Tension Over State Free Tuition Programs

on February 23, 2017

Some state free tuition programs limit free tuition benefits to state residents enrolled at community colleges. This shifts enrollment patterns and funding from four-year to two-year colleges, causing tensions between the institutions.

 

Free tuition programs lead to increases in overall college enrollment because the programs make college more affordable for low-income, underrepresented and first-generation college students.

 

When a free tuition program is restricted to students at two-year colleges, it causes shifts in enrollment from four-year colleges to two-year colleges. Critics say that this will lead to a decline in Bachelor’s degree attainment.

 

Similar tensions exist between dual enrollment programs and community colleges, since dual-enrollment programs reduce subsequent enrollment in two-year colleges.

 

Free community college tuition programs also can cause a shift in state funding from four-year to two-year colleges, since increases in free tuition programs often require reductions in funding for the state grant programs.

 

Need-based, state-grant programs are available to low-income students at all colleges, not just two-year colleges. The changes in the state grant programs can include reductions in the maximum grant amount and tighter eligibility restrictions, such as higher minimum GPA requirements and lower income limits.

 

The last-dollar design of state free tuition programs causes more of the benefits to accrue to middle- and high-income students than to low-income students. The financial benefit of a free tuition program is reduced for students who already receive gift aid, such as the Federal Pell Grant.
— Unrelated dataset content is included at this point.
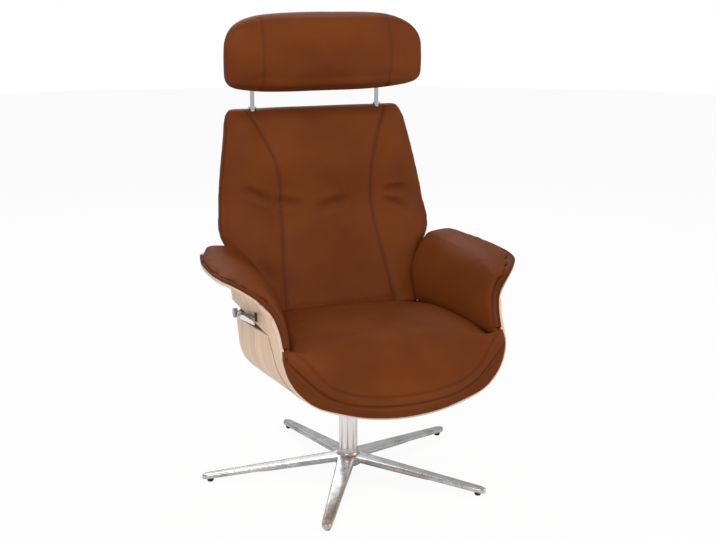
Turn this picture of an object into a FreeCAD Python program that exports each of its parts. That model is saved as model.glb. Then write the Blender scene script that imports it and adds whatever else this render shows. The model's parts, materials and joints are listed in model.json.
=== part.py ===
import FreeCAD, Part

import math
import os

import Sketcher
from FreeCAD import Placement, Rotation, Vector

# Star base swivel recliner, in millimetres.
# +Z is up, -Y is the front, +X is the sitter's left.
# The origin lies on the floor, at the middle of the chair's footprint.
# All sub-parts are drawn about the swivel axis and then set back by axis_setback.

SIZES = {
    # Star base
    "axis_setback": 15,
    "base_radius": 345,
    "leg_count": 5,
    "first_leg_angle": 171.3,
    "leg_root_width": 43,
    "leg_tip_width": 23,
    "leg_edge_chamfer": 2.5,
    "leg_thickness": 9,
    "leg_root_start": 22,
    "hub_top": 47,
    "hub_bottom": 20,
    "hub_radius": 31,
    "leg_tip_underside": 7,
    "leg_tip_thickness": 11,
    "rib_length": 210,
    "rib_root_width": 15,
    "rib_tip_width": 8,
    "rib_root_depth": 11,
    "rib_tip_depth": 3,
    "rib_overlap": 1,
    "glide_circle": 326,
    "glide_radius": 7.5,
    "glide_foot": 6,
    # Column and swivel
    "column_radius": 21.5,
    "column_bore": 18.5,
    "fillet_reach": 6,
    "fillet_rise": 16,
    "column_bottom": 31,
    "column_top": 247,
    "hub_bore": 14,
    "bush_fit": 0.03,
    "spindle_radius": 12.5,
    "spindle_bottom": 45,
    "lower_bush_bottom": 51,
    "bush_length": 22,
    "washer_thickness": 2.6,
    "washer_radius": 25,
    "clip_thickness": 2,
    "clip_radius": 16,
    "groove_depth": 1.5,
    "clip_gap": 1,
    "flange_radius": 32,
    "flange_thickness": 7,
    "running_gap": 0.05,
    "face_gap": 0.3,
    # Swivel housing and tilt
    "sheet_steel": 5,
    "housing_half_width": 50,
    "housing_front": 100,
    "housing_rear": 64,
    "tilt_y": -60,
    "tilt_z": 291,
    "shaft_radius": 7,
    "shaft_half_length": 64,
    "ear_radius": 12,
    "ring_lip": 4,
    "side_gap": 1,
    "bush_proud": 0.5,
    "bush_wall": 2,
    "bracket_height": 309,
    "bracket_front": 170,
    "bracket_rear": 30,
    "bracket_half_width": 62,
    "bolt_radius": 3,
    "bolt_head_radius": 5.5,
    "bolt_head_height": 3.5,
    "bolt_edge": 2,
    # Seat frame
    "rail_half_length": 188,
    "rail_depth": 25,
    "rail_height": 16,
    "front_rail_y": -152,
    "rear_rail_y": -62,
    "rail_wall": 2,
    "board_thickness": 12,
    "board_front": 296,
    "board_rear": 28,
    "block_length": 44,
    "block_top": 330,
    "block_bottom": 296,
    "block_inner": 182,
    "block_width": 80,
    "notch_half_width": 26,
    "notch_front": 14,
    "notch_top": 388,
    # Plywood shells
    "ply": 8,
    "seat_half_width": 242,
    "corner_radius": 118,
    "bottom_crown_angle": 22,
    "corner_height": 403,
    "corner_height_at": -325,
    "bottom_slope": 0.117,
    "flare_radius": 106,
    "flare_height": 427,
    "flare_reach": 60,
    "section_front": -420,
    "section_rear": 230,
    "section_top": 640,
    "trim_bottom": 150,
    "trim_margin": 20,
    "front_bottom_y": -364,
    "front_bottom_z": 250,
    "front_knee_y": -322,
    "front_knee_z": 378,
    "front_bend_y": -301,
    "front_bend_z": 423,
    "front_shoulder_y": -246,
    "front_shoulder_z": 499,
    "arm_side_x": 256,
    "arm_side_y": -262,
    "arm_corner_x": 312,
    "arm_corner_y": -214,
    "arm_wide_x": 341,
    "arm_wide_y": -118,
    "arm_mid_x": 338,
    "arm_mid_y": 10,
    "arm_rear_x": 314,
    "arm_rear_y": 112,
    "arm_round_x": 308,
    "arm_round_y": 133,
    "arm_end_x": 284,
    "arm_end_y": 150,
    "back_lean": 0.42,
    "rear_cut_y": 100,
    "rear_cut_z": 440,
    "rear_corner_radius": 110,
    "rear_wall_y": 174,
    "slot_front_y": -217,
    "slot_z": 419,
    "slot_rear_y": 50,
    "slot_rear_z": 390,
    "seam_gap": 1.2,
    "panel_front_y": -258,
    "panel_front_z": 386,
    "panel_low_y": -296,
    "panel_low_z": 300,
    "column_hole": 44,
    "pad_bottom": 392,
    "pad_overreach": 6,
    "pad_swell": 3,
    "pad_edge_drop": 4,
    "pad_face_rise": 2,
    "pad_back_gap": 6,
    # Recline pivot
    "pivot_y": 30,
    "pivot_z": 405,
    "pivot_pin": 6,
    "bracket_plate": 5,
    "plate_front": 70,
    "plate_rear": 50,
    "plate_bottom": 372,
    "plate_top": 470,
    "plate_slope": 30,
    "plate_screw_margin": 12,
    "low_screw_step": 45,
    "high_screw_step": 60,
    "screw_head": 3,
    "pin_inner_reach": 7.5,
    "pin_outer_reach": 6,
    "disc_radius": 17,
    "disc_thickness": 2,
    "arm_boss": 18,
    "arm_tip_y": 122,
    "arm_tip_z": 474,
    "arm_tip_radius": 15,
    "arm_screw_low": 466,
    "arm_screw_high": 480,
    "arm_screw_reach": 14,
    "crossbar_y": 58,
    "crossbar_z": 378,
    "crossbar_radius": 10,
    "crossbar_eye": 4,
    "pivot_clearance": 25,
    "pivot_room_inner": 219,
    "room_front": 72,
    "room_rear": 160,
    "room_top": 497,
    "room_gap": 1,
    # Synchro link
    "link_low_y": 50,
    "link_low_z": 270,
    "link_high_y": 25,
    "link_high_z": 355,
    "link_eye": 7.6,
    "link_pin": 4,
    "link_half_thickness": 5,
    "open_pivot_clearance": 1.5,
    "fork_gap": 6,
    "fork_thickness": 5,
    "pin_end": 2,
    # Knob and lever
    "knob_radius": 10.5,
    "knob_length": 9,
    "knob_inner": 254,
    "knob_flutes": 18,
    "flute_radius": 0.9,
    "knob_cap": 6,
    "stud_radius": 4,
    "lever_y": -20,
    "lever_z": 413,
    "lever_stub": 5,
    "lever_hub": 8,
    "lever_inner": 257,
    "lever_outer": 264,
    "lever_tip_y": -143,
    "lever_tip_z": 428,
    "lever_tip_radius": 4,
    "lever_blade": 3,
    "handle_root_y": -34,
    "handle_root_z": 420,
    "handle_tip_y": -160,
    "handle_tip_z": 446,
    "handle_radius": 2.5,
    "grip_radius": 3,
    "grip_length": 19,
    # Seat cushion
    "seat_rear": 26,
    "seat_rear_top": 402,
    "seat_mid_y": -140,
    "seat_shoulder_y": -300,
    "seat_shoulder_drop": 8,
    "seat_roll_swell": 17.5,
    "seat_skin_gap": 0.5,
    "welt_inset": 5,
    "boxing": 27,
    "lip_inset": 6,
    "lip_depth": 62,
    "seat_overhang": 5,
    "edge_gap": 1,
    # Backrest
    "panel_low": 446,
    "panel_high": 828,
    "back_curve_low_y": 120,
    "back_curve_low_z": 446,
    "back_curve_mid_y": 212,
    "back_curve_mid_z": 640,
    "back_curve_high_y": 268,
    "back_curve_high_z": 846,
    "panel_thickness": 11,
    "cover_thickness": 8,
    "rear_taper": 14,
    "seam_depth": 5,
    "back_swell": 8,
    "back_edge_depth": 10,
    "panel_inset": 4,
    "cover_overlap": 12,
    "guide_radius": 7,
    "guide_bottom": 764,
    "collar_radius": 9.5,
    "collar_height": 3,
    # Headrest
    "rod_x": 155,
    "rod_y": 240,
    "rod_radius": 5,
    "rod_bottom": 770,
    "rod_top": 925,
    "core_front": 236,
    "core_thickness": 8,
    "core_half_width": 135,
    "core_bottom": 948,
    "core_top": 1030,
    "bar_end": 2,
    "bar_extra": 1,
    "clamp_x": 100,
    "clamp_width": 26,
    "clamp_radius": 12,
    "rod_pocket_half_width": 9,
    "rod_pocket_half_depth": 17,
    "rod_pocket_top": 933,
    "rod_pocket_height": 120,
}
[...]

Low-income students can’t use the Federal Pell Grant to pay for textbooks or living expenses, since the states require the money to be applied first to tuition costs.

 

Private scholarship providers also are concerned about free tuition programs, because the money displaces private scholarships for low-income students.

 

Some four-year colleges have lobbied their state legislatures to shift funding from free tuition programs to need-based state grant programs, since the state grants are available to all students, not just those enrolled in two-year colleges.

 

The competition from free tuition programs can put pressure on four-year colleges to establish their own free tuition programs for high-achieving low-income students.

 

Recent proposals for free tuition programs, such as New York and Rhode Island, have included both two-year and four-year colleges, thereby avoiding the tensions that arise from free tuition programs that are restricted to just two-year colleges.